I give the gifts for them to open at home. Some families open as they get, others save all gifts to open on Christmas so I leave it up to parents to do as they wish.

torontokids
12-16-2013, 01:36 PM
We are having our Christmas party on Thurs and all the parents will be there. Santa will be coming and the gifts will be handed out to the kids at the party "from Santa." I think in this scenario it would be cruel to tell the kids not to open them. I think when they get handed out I'll just direct the kids to ask their parents and let them decide.

mom-in-alberta
12-16-2013, 02:39 PM
My daycare kids are receiving thier gifts as they go home on the last day that they will be here. Some families have the rule that NO gifts are opened in advance of the "big day", and I will respect that. We are not having a party, exactly, because there was no one day that all (or even most) of the kids are here this week. If I had a shindig with Santa, I would probably expect them to open them, though. So I will just hand them the bag as we hug and say goodbye for a couple weeks.
I have received gifts from 4 different families already, and i did not open them right then and there. In fact, I am super awkward about receiving stuff, LoL. But I texted them later and said thank you very much.

5 Little Monkeys
12-16-2013, 04:07 PM
Mom in Alberta...I am also super awkward when opening up gifts. I feel like I have to act super excited LOL. Actually in June, I had 2 moms arrive at the same time and both had gifts as they were leaving my daycare. It was the end of the day, we were visiting in the living room as their kids were the last ones. The first one I opened, her son was helping me and was really into it. It was a oil scented thing(I'm not really sure as I don't use that stuff) and her son took it to his mom right away lol. I said thank you, I couldn't wait to smell it. Than I opened the card from the other mom and there was a $100 gift card for the Keg and I feel like I gushed over it too much. I felt like such a tool afterwards lol. I am not a good gift receiver, I much prefer giving! haha.

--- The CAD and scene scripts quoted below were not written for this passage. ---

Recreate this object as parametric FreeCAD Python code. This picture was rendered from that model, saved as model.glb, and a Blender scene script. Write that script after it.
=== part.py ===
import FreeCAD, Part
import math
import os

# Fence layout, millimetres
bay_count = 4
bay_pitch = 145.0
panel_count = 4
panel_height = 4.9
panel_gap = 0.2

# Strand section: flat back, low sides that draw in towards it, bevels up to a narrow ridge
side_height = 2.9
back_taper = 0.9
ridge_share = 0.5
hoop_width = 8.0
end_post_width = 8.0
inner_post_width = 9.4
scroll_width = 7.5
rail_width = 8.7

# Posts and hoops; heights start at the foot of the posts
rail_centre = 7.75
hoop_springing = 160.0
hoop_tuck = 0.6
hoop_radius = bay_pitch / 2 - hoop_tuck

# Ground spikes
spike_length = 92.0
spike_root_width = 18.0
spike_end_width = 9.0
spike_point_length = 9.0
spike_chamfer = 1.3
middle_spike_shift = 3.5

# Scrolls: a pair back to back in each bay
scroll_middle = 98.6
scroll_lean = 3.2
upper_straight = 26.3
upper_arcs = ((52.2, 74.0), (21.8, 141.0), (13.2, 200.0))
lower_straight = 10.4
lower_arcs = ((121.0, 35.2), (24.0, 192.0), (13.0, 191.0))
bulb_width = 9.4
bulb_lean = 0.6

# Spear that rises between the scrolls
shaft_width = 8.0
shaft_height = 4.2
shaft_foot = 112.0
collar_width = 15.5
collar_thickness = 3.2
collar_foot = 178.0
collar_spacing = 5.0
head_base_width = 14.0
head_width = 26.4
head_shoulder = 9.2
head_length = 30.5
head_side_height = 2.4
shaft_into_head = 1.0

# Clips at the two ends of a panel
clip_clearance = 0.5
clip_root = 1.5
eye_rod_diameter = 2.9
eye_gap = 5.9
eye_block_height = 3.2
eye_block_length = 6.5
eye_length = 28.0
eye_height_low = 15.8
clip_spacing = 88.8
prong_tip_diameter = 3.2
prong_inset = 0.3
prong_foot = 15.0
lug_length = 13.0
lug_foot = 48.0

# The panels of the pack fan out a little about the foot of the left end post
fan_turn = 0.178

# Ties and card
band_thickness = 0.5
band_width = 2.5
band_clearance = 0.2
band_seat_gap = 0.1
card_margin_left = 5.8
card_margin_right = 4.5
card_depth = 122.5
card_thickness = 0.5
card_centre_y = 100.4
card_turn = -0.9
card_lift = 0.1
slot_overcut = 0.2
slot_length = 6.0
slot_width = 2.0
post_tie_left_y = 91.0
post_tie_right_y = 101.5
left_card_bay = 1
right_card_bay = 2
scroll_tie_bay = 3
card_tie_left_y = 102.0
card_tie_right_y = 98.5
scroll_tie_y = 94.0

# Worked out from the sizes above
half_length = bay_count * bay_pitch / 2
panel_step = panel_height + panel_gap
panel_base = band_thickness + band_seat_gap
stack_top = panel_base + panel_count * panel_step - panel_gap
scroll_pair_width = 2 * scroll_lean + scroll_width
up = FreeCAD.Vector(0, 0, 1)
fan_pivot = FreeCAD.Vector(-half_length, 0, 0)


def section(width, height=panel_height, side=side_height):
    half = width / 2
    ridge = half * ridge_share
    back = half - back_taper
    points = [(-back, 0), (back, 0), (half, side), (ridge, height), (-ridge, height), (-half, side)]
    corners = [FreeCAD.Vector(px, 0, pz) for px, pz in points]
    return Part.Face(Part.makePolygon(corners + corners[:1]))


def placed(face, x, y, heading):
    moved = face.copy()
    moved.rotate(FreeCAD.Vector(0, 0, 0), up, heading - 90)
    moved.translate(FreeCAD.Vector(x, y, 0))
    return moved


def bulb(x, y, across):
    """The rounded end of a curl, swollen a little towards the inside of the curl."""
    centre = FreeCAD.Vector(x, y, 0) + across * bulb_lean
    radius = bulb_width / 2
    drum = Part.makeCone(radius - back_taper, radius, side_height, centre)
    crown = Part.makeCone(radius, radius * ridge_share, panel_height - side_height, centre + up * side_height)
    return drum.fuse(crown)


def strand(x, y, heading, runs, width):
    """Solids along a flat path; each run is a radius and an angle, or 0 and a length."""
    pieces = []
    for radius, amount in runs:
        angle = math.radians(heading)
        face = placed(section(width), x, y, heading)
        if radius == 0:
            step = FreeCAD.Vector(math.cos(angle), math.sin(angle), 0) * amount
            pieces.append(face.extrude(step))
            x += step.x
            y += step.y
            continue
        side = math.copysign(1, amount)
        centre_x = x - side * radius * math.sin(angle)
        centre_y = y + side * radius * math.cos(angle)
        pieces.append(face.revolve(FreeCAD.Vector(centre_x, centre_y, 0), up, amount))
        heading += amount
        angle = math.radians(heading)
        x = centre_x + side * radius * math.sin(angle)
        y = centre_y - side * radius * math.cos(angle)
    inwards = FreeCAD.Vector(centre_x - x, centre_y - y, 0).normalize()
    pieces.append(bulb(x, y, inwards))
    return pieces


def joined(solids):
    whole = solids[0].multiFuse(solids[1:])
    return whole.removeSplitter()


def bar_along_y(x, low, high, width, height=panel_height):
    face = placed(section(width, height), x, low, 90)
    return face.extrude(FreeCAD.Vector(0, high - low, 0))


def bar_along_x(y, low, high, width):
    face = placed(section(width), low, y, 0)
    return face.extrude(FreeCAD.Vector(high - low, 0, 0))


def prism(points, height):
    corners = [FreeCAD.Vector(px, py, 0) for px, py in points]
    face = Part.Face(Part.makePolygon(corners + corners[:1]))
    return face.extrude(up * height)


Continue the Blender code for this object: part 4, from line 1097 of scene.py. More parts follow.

I think I have decided to send their gifts home on their last day at the end of the day, wrapped. I send home the parent's gifts from their child than too.

Daisy123
12-16-2013, 04:23 PM
I open gifts from the kids after everyone leaves. I've had kids in tears because they hadn't brought me something too and they were feeling very left out.. I make sure to thank the parents right way, put the gift under the tree and then send thank you cards out later.
Gifts from me to the children and gifts that the kids make for their parents go home at the end of the last day because I don't want the parents to feel obligated to get me something. The kids are always so excited to have something "secret" to put under the tree for mom and dad.